Great review and seems like an interesting film. I’ll see it.
Thanks. The film is fascinating, despite the criticism. I have translated the post in French on Agapeta, which seems natural to me, as all articles quoted here are in French, thus the quotes I give here are in fact my English translations.
Three things came to mind while reading this piece worth mentioning.
1) I feel as though the director is hiding behind the premise of an adult in a girl’s body to justify the seductive behavior instead of acknowledging the range of a girl’s natural sexuality. What I don’t know is if these quotes are simply to placate mainstream critics or if he is in fact naive about the character of young girls himself.
2) Regarding initiation rituals, I find it important to point out there is a distinct difference between boys and girls. Boys, when they become a bit “unmanageable” in the domestic setting, are abducted by the men and subjected to bodily mutilation (usually scarification or tattooing) to signify their introduction to manhood. From then on, he spends his time with the men learning the duties of men in that society. Girls, on the other hand, have a more natural initiation triggered by the onset of menstruation. In that case, her entry into womanhood is a more contemplative one (perhaps sitting in a hut and considering what she has become) as she recognizes her new role as a potential vessel of new life.

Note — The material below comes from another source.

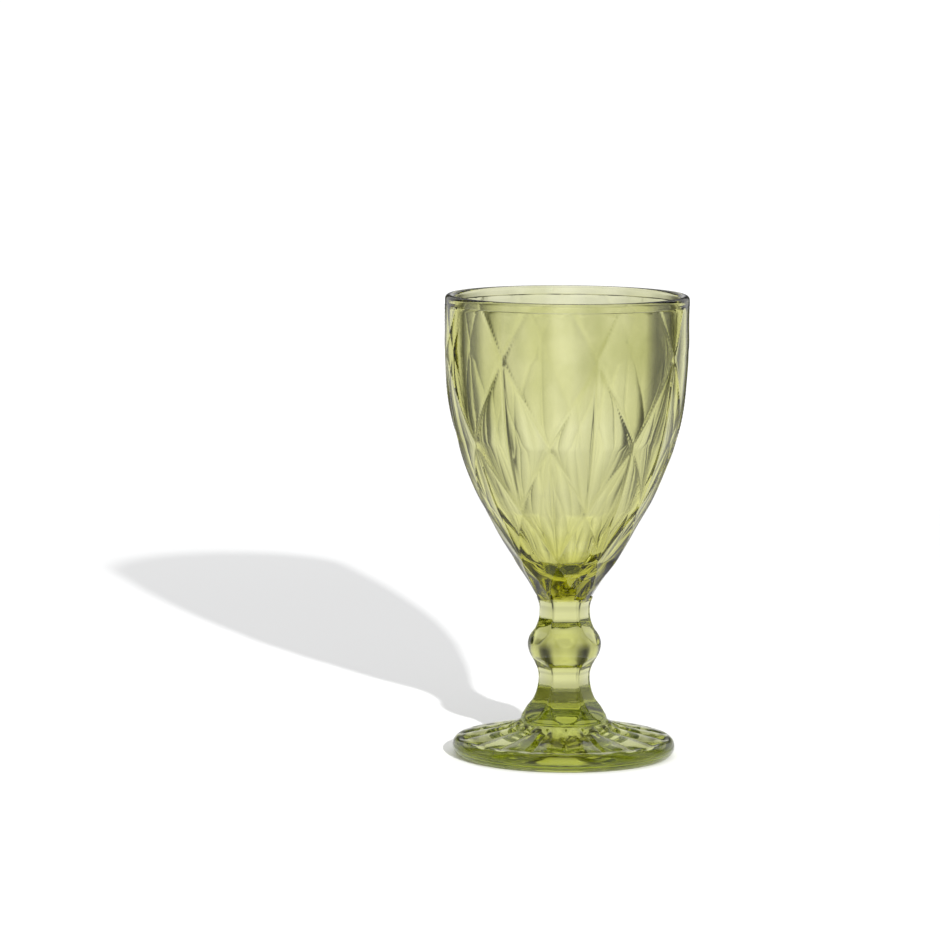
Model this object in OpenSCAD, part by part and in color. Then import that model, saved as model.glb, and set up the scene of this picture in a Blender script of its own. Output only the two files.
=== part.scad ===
// Stemmed wine glass of heavy pressed glass, made as three hot-joined
// pieces: a bowl with a diamond lattice, a six-sided stem with a knop,
// and a fluted foot. Units are mm and +Z is up. The glass stands on Z = 0
// with its axis on the Z axis, and -Y is its front.

/* [Overall] */
// Height from the table to the top of the rim
height = 165; // [150:1:185]

/* [Bowl] */
// Outer diameter of the bowl at its widest
bowl_d = 87.6; // [80:0.2:95]
// Thickness of the bowl's wall
wall_t = 3.2; // [2.6:0.1:3.8]
// Number of diamonds round the bowl
diamonds = 8; // [6:1:10]
// Turn of the diamond lattice about the axis
lattice_turn = 14; // [-22.5:0.5:22.5]
// Width of the raised ridges between the diamonds
ridge_w = 1.3; // [0.8:0.1:1.8]
// Height of the ridges above the bowl's wall
ridge_h = 0.45; // [0.2:0.05:0.7]
// Depth of the lip band above the mould's parting line
lip_h = 3.4; // [2.5:0.1:5]

/* [Stem] */
// Diameter of the stem's two waists, over the rounded corners
waist_d = 18; // [16:0.2:20]
// Diameter of the knop
knop_d = 26.2; // [24:0.2:29]
// Diameter of the collar where the stem spreads on to the foot
collar_d = 30.6; // [28:0.2:33]
// Turn of the stem's front face about the axis
stem_turn = 4; // [-30:1:30]

/* [Foot] */
// Diameter of the foot
foot_d = 79.4; // [72:0.2:86]
// Number of flutes round the foot
flutes = 18; // [16:1:24]
// Turn of the flutes about the axis
flute_turn = 2; // [-10:0.5:10]
// Radius of the valley between two flutes at the foot's edge
valley_r = 4.5; // [2.5:0.1:6]
// Depth of the valleys
valley_t = 0.7; // [0.4:0.05:1]
// Height of the hollow under the foot
hollow_h = 2.6; // [1:0.1:3.5]

/* [Hidden] */
$fn = 96;

// Scale of every height to the chosen overall height
kz = height / 165;
// Scale of the radii of the bowl to its chosen diameter
kr = bowl_d / 87.6;
waist_r = waist_d / 2;
knop_r = knop_d / 2;
collar_r = collar_d / 2;
foot_r = foot_d / 2;

// Levels of the two joints between the pieces
foot_top = 12.8 * kz;
stem_top = 57 * kz;

// Smooth curve through a list of [z, r] knots, read at height z
function seg(k, z, i = 0) =
    i >= len(k) - 2 || z <= k[i + 1][0] ? i : seg(k, z, i + 1);
function slope(k, i) =
    let (a = max(i - 1, 0), b = min(i + 1, len(k) - 1))
    (k[b][1] - k[a][1]) / (k[b][0] - k[a][0]);
function curve(k, z) =
    let (i = seg(k, z), h = k[i + 1][0] - k[i][0], t = (z - k[i][0]) / h)
    (2 * t * t * t - 3 * t * t + 1) * k[i][1]
    + (t * t * t - 2 * t * t + t) * h * slope(k, i)
    + (3 * t * t - 2 * t * t * t) * k[i + 1][1]
    + (t * t * t - t * t) * h * slope(k, i + 1);

// Evenly spaced levels from a to b
function levels(a, b, n) = [for (i = [0:n]) a + (b - a) * i / n];

// Outer radius of the bowl below its lip band
bowl_knots = [
    [57, 10], [60, 11.5], [64, 13.9], [70, 17.8], [77, 21.9], [84, 25.7],
    [92, 30.3], [100, 33.8], [108, 36.9], [116, 39.3], [124, 41],
    [134, 42.3], [146, 43.4], [154, 43.2], [160, 42.9], [166, 42.9]
];
function bowl_r(z) = kr * curve(bowl_knots, z / kz);

// Inner radius of the bowl
floor_z = 67 * kz;
inner_knots = [
    [67, 0], [67.7, 5], [69.5, 8.6], [73, 12.4], [78, 16.4], [85, 21.8],
    [92, 26.4], [100, 30.3], [108, 33.6], [116, 36.1], [124, 37.9],
    [134, 39.2], [146, 40], [156, 40.1], [166, 40.2]
];
function inner_r(z) = kr * curve(inner_knots, z / kz) - (wall_t - 3.2);

// Corner radius of the stem, over its rounded edges
stem_knots = [
    [12.8, 15.3], [14, 15.15], [15.6, 14.5], [17.6, 13.2], [20.5, 11.0],
    [24, 9.6], [28, 9.0], [31, 9.3], [34, 10.6], [37, 12.4], [40, 13.1],
    [43, 12.4], [46, 10.3], [49, 9.2], [52, 8.9], [54.5, 9.1], [57, 10]
];
function stem_scale(z) =
    z < 20.5 ? collar_r / 15.3 : z > 34 && z < 46 ? knop_r / 13.1 : waist_r / 9;
function stem_r(z) = stem_scale(z / kz) * curve(stem_knots, z / kz);

// Distance of the stem's six faces from the axis. The faces run out on
// the knop and on the collar, and run up into the base of the bowl.
face_knots = [
    [11, 15.4], [14.5, 14.2], [17.6, 12.2], [20.5, 10.1], [24, 8.7],
    [28, 8.1], [31, 8.4], [34, 9.9], [37.5, 13.2], [39.5, 14.2],
    [42, 13.2], [45.5, 9.9], [49, 8.4], [52, 8.05], [54.5, 8.3],
    [57, 9.2], [60, 11.1], [63, 14], [66, 17.5]
];
function face_r(z) = stem_scale(z / kz) * curve(face_knots, z / kz);

// Top of the foot between the collar and the rounded edge, as [r, z]
foot_knots = [
    [14, 13.1], [16, 12.5], [17.5, 11.75], [20, 10.75], [24, 9.75],
    [28, 8.9], [34, 7.6], [37, 6.7]
];
function foot_z(r) = kz * curve(foot_knots, r * 39.7 / foot_r);

// Heights of the lattice's rows of crossings. The first lies above the
// rim, which cuts the top row of diamonds short.
lattice_rows = [178, 145, 114, 89.5, 71, 58];
// Point on the bowl at a turn and a height
function on_bowl(a, z) =
    let (r = bowl_r(min(z, height)))
    [r * cos(a), r * sin(a), z];
function unit(v) = v / norm(v);

// Six-sided solid between two heights, its faces following face_r
module six_faces(z0, z1, n) {
    z = levels(z0, z1, n);
    intersection_for (k = [0:2])
        rotate([0, 0, stem_turn - 90 + 60 * k])
            rotate([90, 0, 0])
                linear_extrude(height = 60, center = true)
                    polygon(concat(
                        [for (i = [0:n]) [face_r(z[i]), z[i]]],
                        [for (i = [n:-1:0]) [-face_r(z[i]), z[i]]]));
}

// Thin plate that stands on the bowl's wall along a chord from p to q
module ridge_plate(p, q, width) {
    mid = (p + q) / 2;
    x = unit(q - p);
    out = [mid[0], mid[1], 0];
    w = unit(cross(out, x));
    n = cross(x, w);
    len = norm(q - p) + 0.6;
    multmatrix([
        [x[0], w[0], n[0], mid[0]],
        [x[1], w[1], n[1], mid[1]],
        [x[2], w[2], n[2], mid[2]],
        [0, 0, 0, 1]
    ])
        translate([-len / 2, -width / 2, -0.9])
            cube([len, width, 6]);
}

// Every ridge of the lattice, and the crease down each lower diamond
module ridge_plates() {
    step = 180 / diamonds;
    for (row = [0:4], k = [0:diamonds - 1], side = [-1, 1]) {
        a = lattice_turn - 90 + 2 * step * k + (row % 2 == 0 ? step : 0);
        ridge_plate(on_bowl(a, kz * lattice_rows[row]),
                    on_bowl(a + side * step, kz * lattice_rows[row + 1]),
                    ridge_w * (1 - 0.04 * row));
    }
    for (row = [1:3], half = [0:1], k = [0:diamonds - 1]) {
        a = lattice_turn - 90 + 2 * step * k + (row % 2 == 0 ? step : 0);
        ridge_plate(on_bowl(a, kz * lattice_rows[row + half]),
                    on_bowl(a, kz * lattice_rows[row + half + 1]),
                    ridge_w * (0.86 - 0.07 * (row + half)));
    }
}

module bowl() color("YellowGreen", 0.5) {
    lip = height - lip_h;
    outer = levels(stem_top, lip - 0.6, 44);
    inner = levels(height - 2, floor_z + 1.4 * kz, 32);
    rim = kr * 43.35;
    rim_in = inner_r(height - 2);
    rim_mid = (rim + rim_in) / 2;
    rim_t = (rim - rim_in) / 2;
    union() {
        intersection() {
            rotate_extrude()
                polygon(concat(
                    [[0, stem_top]],
                    [for (z = outer) [bowl_r(z), z]],
                    [[rim - 0.05, lip], [rim, lip + 0.8]],
                    [for (a = [0:15:180])
                        [rim_mid + rim_t * cos(a),
                         height - rim_t + rim_t * sin(a)]],
                    [for (z = inner) [inner_r(z), z]],
                    [[inner_r(floor_z + 0.7 * kz), floor_z + 0.7 * kz],
                     [3.2, floor_z + 0.2], [0, floor_z]]));
            union() {
                six_faces(stem_top - 1, 66 * kz, 10);
                translate([0, 0, 65.5 * kz])
                    cylinder(h = height, r = 60);
            }
        }
        intersection() {
            rotate_extrude()
                polygon(concat(
                    [[0, 59.5 * kz]],
                    [for (z = levels(59.5 * kz, lip - 0.8, 26))
                        [bowl_r(z) + ridge_h, z]],
                    [[0, lip - 0.8]]));
            ridge_plates();
        }
    }
}

module stem() color("OliveDrab", 0.8)
    intersection() {
        rotate_extrude()
            polygon(concat(
                [[0, foot_top]],
                [for (z = levels(foot_top, stem_top, 40)) [stem_r(z), z]],
                [[0, stem_top]]));
        six_faces(foot_top - 1, stem_top + 1, 26);
    }

module foot() color("DarkOliveGreen", 0.9)
    difference() {
        rotate_extrude()
            polygon(concat(
                [[0, hollow_h], [12, hollow_h * 0.93], [22, hollow_h * 0.66],
                 [29, hollow_h * 0.28], [32, 0.2], [32.8, 0]],
                [[foot_r - 2.9, 0], [foot_r - 1.9, 0.25],
                 [foot_r - 0.9, 1.05], [foot_r - 0.25, 2.2], [foot_r, 3.4],
                 [foot_r - 0.12, 4.4], [foot_r - 0.6, 5.3 * kz],
                 [foot_r - 1.5, 6.1 * kz]],
                [for (r = levels(foot_r - 2.7, 15.6, 14)) [r, foot_z(r)]],
                [[15.4, foot_top], [0, foot_top]]));
        // Valleys between the flutes, deepest near the edge
        for (k = [0:flutes - 1])
            rotate([0, 0, flute_turn - 90 + 360 / flutes * k])
                valley_tool();
    }

// Slim cone laid along the foot's slope, just deep enough to leave a valley
module valley_tool() {
    r0 = 19.5;
    r1 = foot_r - 1.6;
    n0 = valley_r * 0.3;
    z0 = foot_z(r0) + n0 - valley_t * 0.6;
    z1 = foot_z(r1) + valley_r - valley_t;
    run = r1 - r0;
    translate([r0, 0, z0])
        rotate([0, 90 + atan((z0 - z1) / run), 0])
            cylinder(h = norm([run, z0 - z1]), r1 = n0, r2 = valley_r,
                     $fn = 48);
}

bowl();
stem();
foot();
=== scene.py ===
"""Looks of a stemmed wine glass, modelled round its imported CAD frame.

The glass is heavy pressed glass in a clear olive green. Three pieces are made
here and stand for the plain CAD solids: a bowl whose outside is cut into a
lattice of flat diamonds, a six-sided stem with a knop, and a fluted foot.
The pieces meet face to face, as hot-joined glass does, so the faces at the
two joints neither bend nor reflect light.
"""

import logging
import math
from dataclasses import dataclass
from enum import Enum

import bmesh
import bpy
import numpy as np
from mathutils import Matrix, Vector


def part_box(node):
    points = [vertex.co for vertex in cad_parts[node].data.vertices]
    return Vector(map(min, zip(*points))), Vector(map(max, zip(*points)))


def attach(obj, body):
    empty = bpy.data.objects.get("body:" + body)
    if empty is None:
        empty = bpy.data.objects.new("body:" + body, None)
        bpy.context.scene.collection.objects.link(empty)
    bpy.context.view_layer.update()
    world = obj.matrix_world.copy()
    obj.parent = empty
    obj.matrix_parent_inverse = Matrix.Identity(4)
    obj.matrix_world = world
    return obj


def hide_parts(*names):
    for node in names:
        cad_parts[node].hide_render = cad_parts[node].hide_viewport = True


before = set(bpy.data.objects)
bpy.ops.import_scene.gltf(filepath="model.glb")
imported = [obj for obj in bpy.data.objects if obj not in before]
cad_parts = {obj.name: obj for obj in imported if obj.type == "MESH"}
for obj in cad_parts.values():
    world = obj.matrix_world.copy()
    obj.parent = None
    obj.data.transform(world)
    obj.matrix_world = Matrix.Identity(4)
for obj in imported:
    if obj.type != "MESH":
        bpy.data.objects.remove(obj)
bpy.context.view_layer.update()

MM = 0.001
FRONT = -math.pi / 2
JOINED = "joined"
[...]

3) The suggestion of AI rights seems laughable now considering that basic human rights is not even extended to all human beings at present. But I am reminded of an episode of Star Trek: The Next Generation where a scientist wants to experiment on Data (an android serving in Starfleet). A trial in conducted in which the question of whether Data has a right to refuse to participate. The most touching quote is one which suggests that humanity will one day be judged by the way it treats others including these creations of its genius.
(1) I don’t know… maybe the seductive behaviour is part of her robotic deviance.
(2) I read (I think it was by the anthropologist Marvin Harris) that the initiation of boys was based on enduring pain (torture, scarification or circumcision), while that of girls was based on enduring boredom (being locked in the dark for a month), I guess it is a preparation for the gendered roles of warrior and housewife.
(3) We do not have real AI conscious beings now, so their rights is not on the table now. But if we can make them one day, or if we meet sentient E.T.’s from other worlds, the issue will have to be considered. I tend to think that “an injury to one is an injury to all”, so disrespect for the rights of some humans or of some non-human intelligent beings, will ultimately lead to the trampling of the rights of all.
This is an excellent review!
Also, the subject matter reminds me of “Small Wonder”, a series in the 1980’s on American TV. It was about a little girl robot named V.I.C.I. (pronounced “Vicky”).